• Records to use:
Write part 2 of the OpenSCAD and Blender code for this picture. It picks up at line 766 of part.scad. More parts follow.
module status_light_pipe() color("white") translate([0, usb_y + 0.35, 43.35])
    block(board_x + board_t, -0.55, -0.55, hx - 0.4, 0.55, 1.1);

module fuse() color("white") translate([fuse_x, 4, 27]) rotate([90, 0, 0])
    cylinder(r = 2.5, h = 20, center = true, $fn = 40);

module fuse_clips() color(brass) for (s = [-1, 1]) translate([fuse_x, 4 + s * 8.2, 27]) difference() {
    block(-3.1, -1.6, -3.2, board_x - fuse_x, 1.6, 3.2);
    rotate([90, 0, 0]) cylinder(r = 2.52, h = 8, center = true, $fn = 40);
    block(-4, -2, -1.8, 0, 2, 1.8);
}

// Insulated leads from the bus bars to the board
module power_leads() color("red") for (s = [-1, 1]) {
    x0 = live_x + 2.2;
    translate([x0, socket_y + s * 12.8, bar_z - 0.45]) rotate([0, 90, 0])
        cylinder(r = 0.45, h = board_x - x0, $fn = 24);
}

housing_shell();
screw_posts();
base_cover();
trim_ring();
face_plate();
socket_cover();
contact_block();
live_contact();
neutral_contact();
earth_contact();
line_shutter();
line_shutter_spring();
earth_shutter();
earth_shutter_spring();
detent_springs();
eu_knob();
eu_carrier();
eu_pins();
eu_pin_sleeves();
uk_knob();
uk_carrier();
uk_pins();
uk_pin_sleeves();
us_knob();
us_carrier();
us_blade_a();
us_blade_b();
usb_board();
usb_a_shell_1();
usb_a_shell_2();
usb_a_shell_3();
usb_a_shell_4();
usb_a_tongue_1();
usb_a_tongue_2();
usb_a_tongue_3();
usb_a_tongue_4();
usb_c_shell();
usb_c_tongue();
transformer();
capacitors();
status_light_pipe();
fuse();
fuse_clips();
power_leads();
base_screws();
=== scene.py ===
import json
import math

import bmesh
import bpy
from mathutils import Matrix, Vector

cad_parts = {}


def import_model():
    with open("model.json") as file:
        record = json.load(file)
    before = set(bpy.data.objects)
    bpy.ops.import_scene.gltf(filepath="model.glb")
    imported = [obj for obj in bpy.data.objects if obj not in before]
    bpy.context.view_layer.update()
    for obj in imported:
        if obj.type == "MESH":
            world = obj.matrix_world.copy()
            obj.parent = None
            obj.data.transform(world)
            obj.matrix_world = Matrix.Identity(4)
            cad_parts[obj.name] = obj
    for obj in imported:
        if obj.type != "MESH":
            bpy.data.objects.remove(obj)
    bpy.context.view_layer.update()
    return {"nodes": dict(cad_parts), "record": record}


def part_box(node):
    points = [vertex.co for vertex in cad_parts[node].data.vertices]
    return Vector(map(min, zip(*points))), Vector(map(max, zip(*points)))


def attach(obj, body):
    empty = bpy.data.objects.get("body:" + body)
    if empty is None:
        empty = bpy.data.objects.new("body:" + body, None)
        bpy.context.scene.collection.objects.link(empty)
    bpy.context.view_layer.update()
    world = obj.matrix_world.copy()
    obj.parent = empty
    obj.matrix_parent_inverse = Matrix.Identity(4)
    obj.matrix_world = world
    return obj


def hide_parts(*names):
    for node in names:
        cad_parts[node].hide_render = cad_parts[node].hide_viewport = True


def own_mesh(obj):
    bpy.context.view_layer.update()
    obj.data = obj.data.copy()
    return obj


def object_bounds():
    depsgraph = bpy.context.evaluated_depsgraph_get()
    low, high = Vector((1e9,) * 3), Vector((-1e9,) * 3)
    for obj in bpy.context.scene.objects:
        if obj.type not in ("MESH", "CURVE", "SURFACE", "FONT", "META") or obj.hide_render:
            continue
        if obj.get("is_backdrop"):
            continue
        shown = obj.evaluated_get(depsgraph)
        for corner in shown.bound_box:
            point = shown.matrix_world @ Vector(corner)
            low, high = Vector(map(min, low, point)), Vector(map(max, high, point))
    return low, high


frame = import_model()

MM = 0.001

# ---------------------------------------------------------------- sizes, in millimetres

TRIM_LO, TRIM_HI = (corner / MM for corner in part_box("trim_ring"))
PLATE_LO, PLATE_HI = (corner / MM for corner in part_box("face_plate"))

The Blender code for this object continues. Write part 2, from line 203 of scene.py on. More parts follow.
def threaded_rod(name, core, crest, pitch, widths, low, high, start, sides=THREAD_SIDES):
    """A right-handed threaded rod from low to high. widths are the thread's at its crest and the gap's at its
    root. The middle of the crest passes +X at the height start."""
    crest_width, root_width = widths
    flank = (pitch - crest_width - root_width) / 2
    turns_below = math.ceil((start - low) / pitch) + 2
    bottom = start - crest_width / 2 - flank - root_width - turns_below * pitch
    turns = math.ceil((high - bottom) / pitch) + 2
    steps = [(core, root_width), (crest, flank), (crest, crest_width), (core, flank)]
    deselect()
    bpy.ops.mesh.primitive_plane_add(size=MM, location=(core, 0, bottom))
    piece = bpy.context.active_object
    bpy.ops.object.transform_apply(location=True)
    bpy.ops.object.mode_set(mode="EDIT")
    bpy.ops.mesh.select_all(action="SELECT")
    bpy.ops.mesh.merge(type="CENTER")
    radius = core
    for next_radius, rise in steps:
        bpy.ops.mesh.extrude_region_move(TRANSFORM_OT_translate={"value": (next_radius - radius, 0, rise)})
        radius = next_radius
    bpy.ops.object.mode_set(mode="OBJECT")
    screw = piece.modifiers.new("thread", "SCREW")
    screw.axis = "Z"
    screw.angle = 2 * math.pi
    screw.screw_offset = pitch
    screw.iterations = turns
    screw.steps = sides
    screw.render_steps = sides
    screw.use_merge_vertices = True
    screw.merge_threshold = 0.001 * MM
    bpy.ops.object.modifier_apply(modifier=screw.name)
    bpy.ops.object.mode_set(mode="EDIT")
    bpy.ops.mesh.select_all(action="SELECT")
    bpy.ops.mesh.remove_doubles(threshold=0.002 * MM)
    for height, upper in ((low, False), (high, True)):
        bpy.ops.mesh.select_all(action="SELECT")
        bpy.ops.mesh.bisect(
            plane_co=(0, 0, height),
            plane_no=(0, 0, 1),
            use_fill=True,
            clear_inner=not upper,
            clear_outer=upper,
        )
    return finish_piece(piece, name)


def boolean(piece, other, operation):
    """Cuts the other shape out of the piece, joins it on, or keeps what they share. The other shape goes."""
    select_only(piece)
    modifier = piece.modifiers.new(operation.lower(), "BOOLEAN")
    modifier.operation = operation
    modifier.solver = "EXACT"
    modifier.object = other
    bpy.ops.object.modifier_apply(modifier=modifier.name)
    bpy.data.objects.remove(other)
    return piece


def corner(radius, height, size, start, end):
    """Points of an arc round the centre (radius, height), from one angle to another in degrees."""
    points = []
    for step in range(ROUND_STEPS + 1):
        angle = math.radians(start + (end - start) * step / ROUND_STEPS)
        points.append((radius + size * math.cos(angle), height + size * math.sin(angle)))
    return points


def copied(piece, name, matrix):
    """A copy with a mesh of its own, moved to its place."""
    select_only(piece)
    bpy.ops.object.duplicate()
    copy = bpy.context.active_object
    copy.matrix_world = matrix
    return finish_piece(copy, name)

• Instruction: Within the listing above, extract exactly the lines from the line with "housing_shell();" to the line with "zip(*points))), Vector(map(max, zip(*points)))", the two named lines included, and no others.

• Solution to this exercise:
housing_shell();
screw_posts();
base_cover();
trim_ring();
face_plate();
socket_cover();
contact_block();
live_contact();
neutral_contact();
earth_contact();
line_shutter();
line_shutter_spring();
earth_shutter();
earth_shutter_spring();
detent_springs();
eu_knob();
eu_carrier();
eu_pins();
eu_pin_sleeves();
uk_knob();
uk_carrier();
uk_pins();
uk_pin_sleeves();
us_knob();
us_carrier();
us_blade_a();
us_blade_b();
usb_board();
usb_a_shell_1();
usb_a_shell_2();
usb_a_shell_3();
usb_a_shell_4();
usb_a_tongue_1();
usb_a_tongue_2();
usb_a_tongue_3();
usb_a_tongue_4();
usb_c_shell();
usb_c_tongue();
transformer();
capacitors();
status_light_pipe();
fuse();
fuse_clips();
power_leads();
base_screws();
=== scene.py ===
import json
import math

import bmesh
import bpy
from mathutils import Matrix, Vector

cad_parts = {}


def import_model():
    with open("model.json") as file:
        record = json.load(file)
    before = set(bpy.data.objects)
    bpy.ops.import_scene.gltf(filepath="model.glb")
    imported = [obj for obj in bpy.data.objects if obj not in before]
    bpy.context.view_layer.update()
    for obj in imported:
        if obj.type == "MESH":
            world = obj.matrix_world.copy()
            obj.parent = None
            obj.data.transform(world)
            obj.matrix_world = Matrix.Identity(4)
            cad_parts[obj.name] = obj
    for obj in imported:
        if obj.type != "MESH":
            bpy.data.objects.remove(obj)
    bpy.context.view_layer.update()
    return {"nodes": dict(cad_parts), "record": record}


def part_box(node):
    points = [vertex.co for vertex in cad_parts[node].data.vertices]
    return Vector(map(min, zip(*points))), Vector(map(max, zip(*points)))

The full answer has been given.